Source: The Biggest Potential Water Disaster in the United States | The New Yorker
Illustration by Alëna Skarina
The Sacramento is California’s largest river. It arises near the lower slopes of Mt. Shasta, in the northernmost part of the state, and runs some four hundred miles south, draining the upper corridor of the Central Valley, bending through downtown Sacramento, and, eventually, reaching the Pacific Ocean, by way of the San Francisco Bay and the Golden Gate Bridge. Erik Vink, the executive director of the Delta Protection Commission, a state conservation agency, described the Sacramento to me as “California’s first superhighway.” By the eighteen-fifties, daily steamboats ferried passengers between San Francisco and Sacramento in as little as six hours.

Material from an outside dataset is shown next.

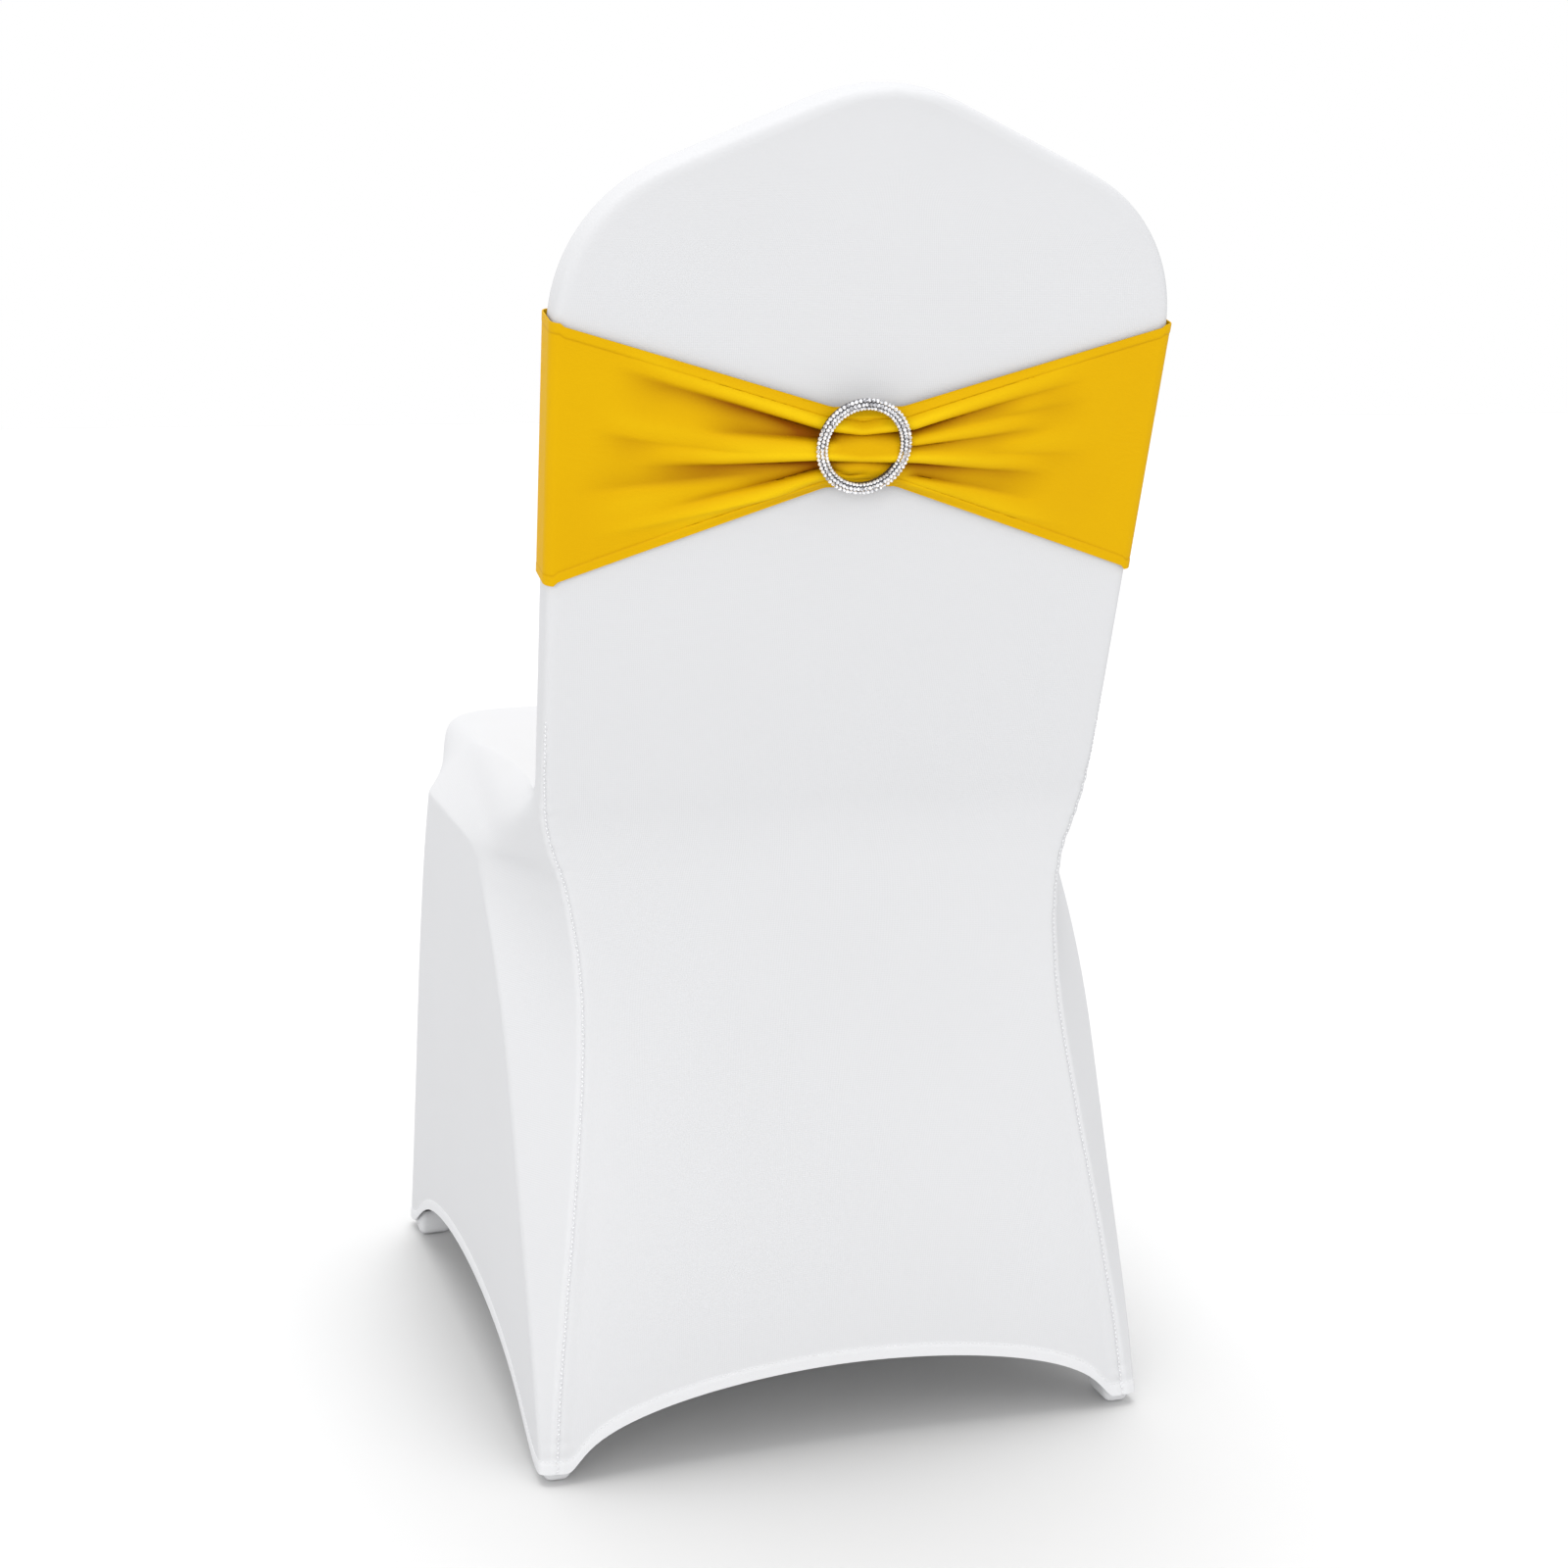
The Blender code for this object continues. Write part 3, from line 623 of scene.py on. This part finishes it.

Travellers now mostly use I-80 to cover the same ninety miles, and oceangoing ships bound for the Port of West Sacramento finish their trip in a deepwater canal built sixty years ago by the Army Corps of Engineers. But the Sacramento is still important: it and its tributaries make up the state’s single largest source of fresh surface water. Most precipitation in California falls in the north, while the biggest users, including all the major metropolitan areas and the immense farms of the San Joaquin Valley, are farther south. Devising ways to move water from wet places to dry places has been the labor of generations. During the past century and a half, miners, farmers, politicians, engineers, conservationists, and schemers of all kinds have worked—together and against one another—to create one of the most complex water-shifting systems in the world.